Dataset extract ->
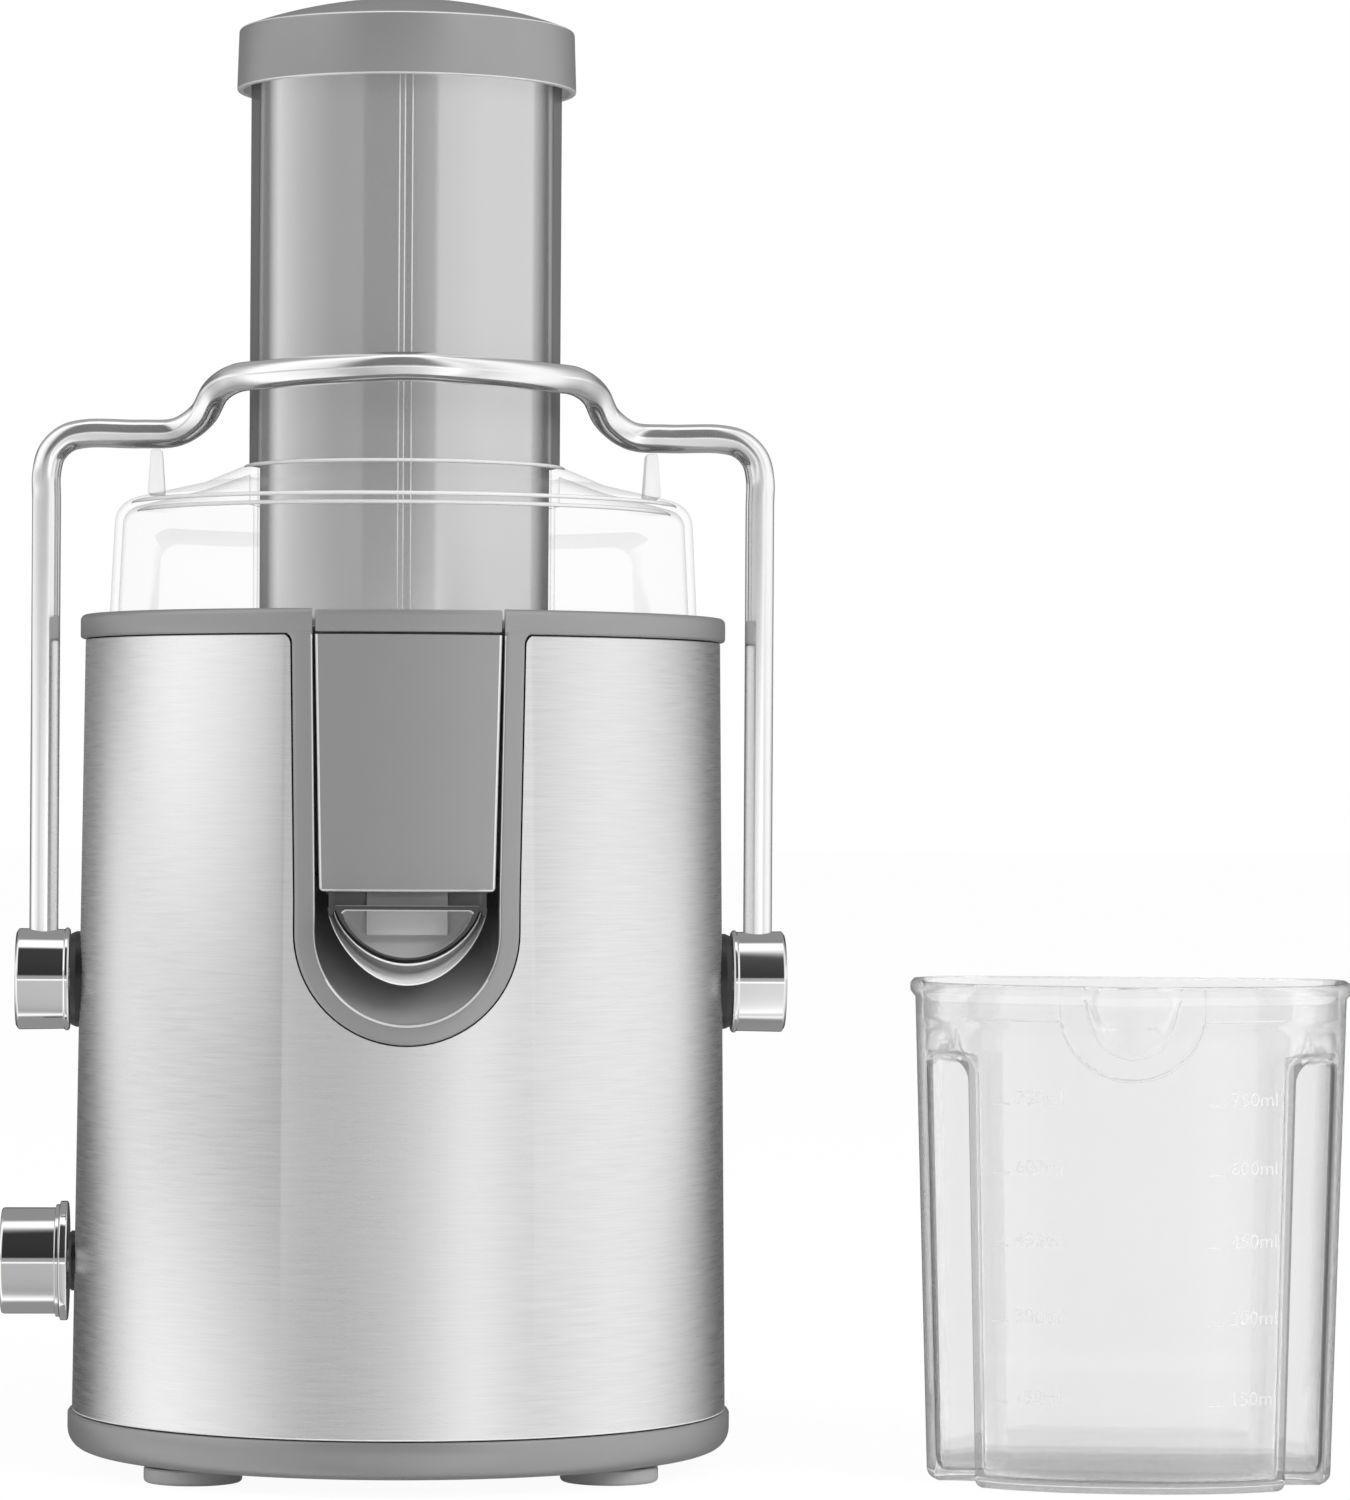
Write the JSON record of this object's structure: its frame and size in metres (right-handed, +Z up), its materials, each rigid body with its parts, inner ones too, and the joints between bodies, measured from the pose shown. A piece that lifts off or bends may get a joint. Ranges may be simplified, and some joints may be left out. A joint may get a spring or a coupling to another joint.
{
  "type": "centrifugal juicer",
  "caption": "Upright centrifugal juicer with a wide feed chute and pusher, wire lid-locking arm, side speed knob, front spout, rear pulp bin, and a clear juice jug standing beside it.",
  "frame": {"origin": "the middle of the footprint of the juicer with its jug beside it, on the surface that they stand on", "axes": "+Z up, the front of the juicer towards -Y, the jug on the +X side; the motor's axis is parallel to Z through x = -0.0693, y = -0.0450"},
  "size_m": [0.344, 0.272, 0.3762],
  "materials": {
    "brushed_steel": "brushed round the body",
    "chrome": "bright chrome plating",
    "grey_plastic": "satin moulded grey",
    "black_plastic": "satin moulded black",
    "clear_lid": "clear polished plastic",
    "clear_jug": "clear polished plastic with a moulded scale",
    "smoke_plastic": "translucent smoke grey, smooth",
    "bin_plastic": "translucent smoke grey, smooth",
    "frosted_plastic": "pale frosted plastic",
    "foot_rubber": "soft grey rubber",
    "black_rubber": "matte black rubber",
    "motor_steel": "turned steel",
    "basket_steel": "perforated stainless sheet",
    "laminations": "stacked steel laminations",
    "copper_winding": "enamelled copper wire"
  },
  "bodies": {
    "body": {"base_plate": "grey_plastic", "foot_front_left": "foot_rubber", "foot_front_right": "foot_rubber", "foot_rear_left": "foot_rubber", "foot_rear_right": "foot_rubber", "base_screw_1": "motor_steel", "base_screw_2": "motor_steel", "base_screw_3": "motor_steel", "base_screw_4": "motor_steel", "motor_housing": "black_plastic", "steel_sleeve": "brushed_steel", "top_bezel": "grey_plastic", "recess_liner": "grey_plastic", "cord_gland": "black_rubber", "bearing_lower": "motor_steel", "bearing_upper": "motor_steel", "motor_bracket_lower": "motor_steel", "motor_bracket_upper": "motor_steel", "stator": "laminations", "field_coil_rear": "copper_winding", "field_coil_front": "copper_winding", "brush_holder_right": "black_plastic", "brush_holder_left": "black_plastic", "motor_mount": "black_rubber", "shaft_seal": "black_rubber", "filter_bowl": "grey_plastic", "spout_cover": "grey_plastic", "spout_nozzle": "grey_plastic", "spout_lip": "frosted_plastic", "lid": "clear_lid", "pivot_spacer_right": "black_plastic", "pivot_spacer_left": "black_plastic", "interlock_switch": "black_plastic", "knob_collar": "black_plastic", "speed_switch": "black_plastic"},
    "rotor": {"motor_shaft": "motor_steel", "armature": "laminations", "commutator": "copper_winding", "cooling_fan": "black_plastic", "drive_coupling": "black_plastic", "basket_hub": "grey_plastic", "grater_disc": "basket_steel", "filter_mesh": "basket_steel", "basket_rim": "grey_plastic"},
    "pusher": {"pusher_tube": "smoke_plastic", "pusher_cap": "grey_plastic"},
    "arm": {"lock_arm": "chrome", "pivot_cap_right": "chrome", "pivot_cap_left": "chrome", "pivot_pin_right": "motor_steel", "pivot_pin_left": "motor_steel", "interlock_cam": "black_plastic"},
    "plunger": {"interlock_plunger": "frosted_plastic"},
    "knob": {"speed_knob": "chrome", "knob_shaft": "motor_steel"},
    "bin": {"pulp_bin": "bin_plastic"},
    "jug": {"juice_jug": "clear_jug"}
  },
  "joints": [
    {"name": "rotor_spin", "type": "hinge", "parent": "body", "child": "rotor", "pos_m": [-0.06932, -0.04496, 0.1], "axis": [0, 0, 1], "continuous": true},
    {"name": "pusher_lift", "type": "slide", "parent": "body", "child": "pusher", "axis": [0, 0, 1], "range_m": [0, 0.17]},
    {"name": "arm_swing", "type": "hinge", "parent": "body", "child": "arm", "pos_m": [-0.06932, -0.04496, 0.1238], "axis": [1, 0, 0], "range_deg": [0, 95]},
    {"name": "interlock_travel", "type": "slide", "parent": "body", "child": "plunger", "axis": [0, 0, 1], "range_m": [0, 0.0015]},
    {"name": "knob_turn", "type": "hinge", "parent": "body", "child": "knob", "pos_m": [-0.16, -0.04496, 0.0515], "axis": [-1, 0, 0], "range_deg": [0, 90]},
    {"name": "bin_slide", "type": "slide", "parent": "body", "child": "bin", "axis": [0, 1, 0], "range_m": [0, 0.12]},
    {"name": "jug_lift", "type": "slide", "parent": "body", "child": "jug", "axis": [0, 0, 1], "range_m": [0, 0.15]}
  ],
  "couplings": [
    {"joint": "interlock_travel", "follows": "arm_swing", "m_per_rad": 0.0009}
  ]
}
...
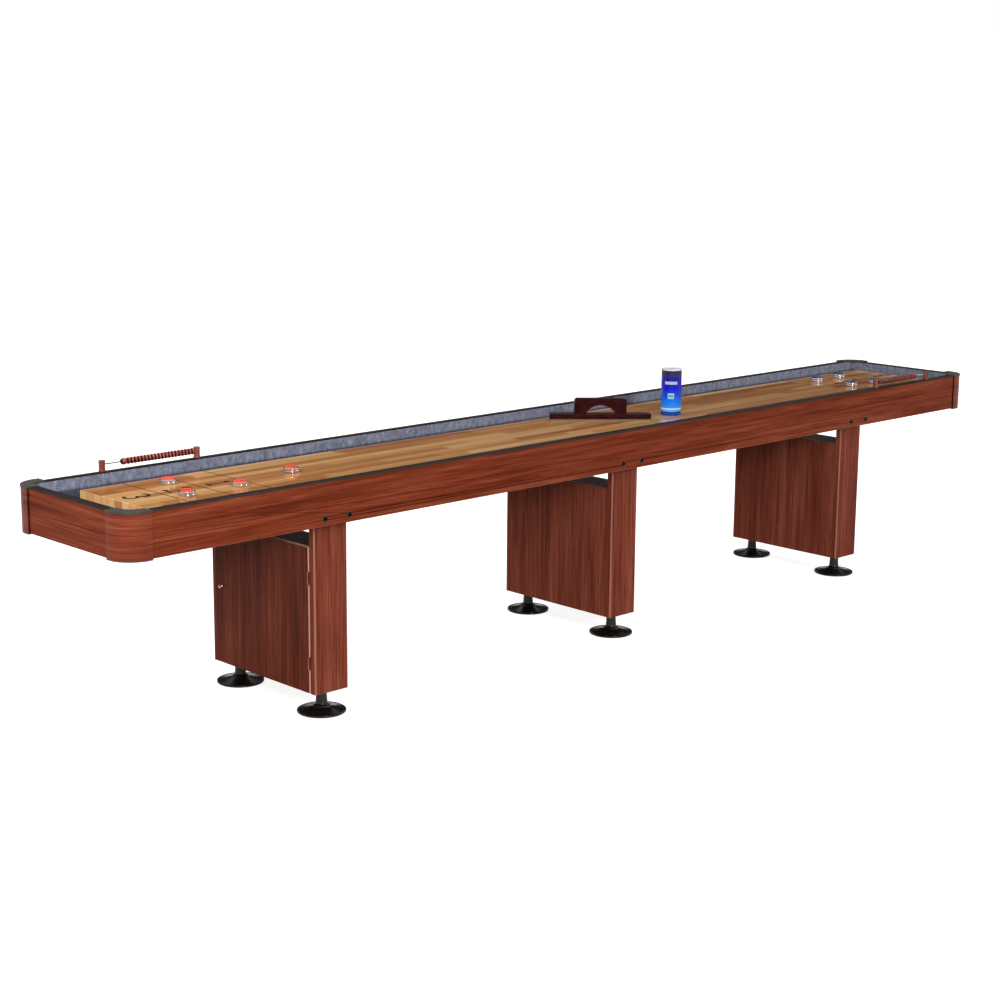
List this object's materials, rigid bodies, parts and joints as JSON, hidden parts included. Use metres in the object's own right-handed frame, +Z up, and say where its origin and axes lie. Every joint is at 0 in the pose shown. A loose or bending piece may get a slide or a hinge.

Instructions to follow ->
Copy every line that contains the string "bodies".

Answer to this task ->
Write the JSON record of this object's structure: its frame and size in metres (right-handed, +Z up), its materials, each rigid body with its parts, inner ones too, and the joints between bodies, measured from the pose shown. A piece that lifts off or bends may get a joint. Ranges may be simplified, and some joints may be left out. A joint may get a spring or a coupling to another joint.
  "bodies": {
List this object's materials, rigid bodies, parts and joints as JSON, hidden parts included. Use metres in the object's own right-handed frame, +Z up, and say where its origin and axes lie. Every joint is at 0 in the pose shown. A loose or bending piece may get a slide or a hinge.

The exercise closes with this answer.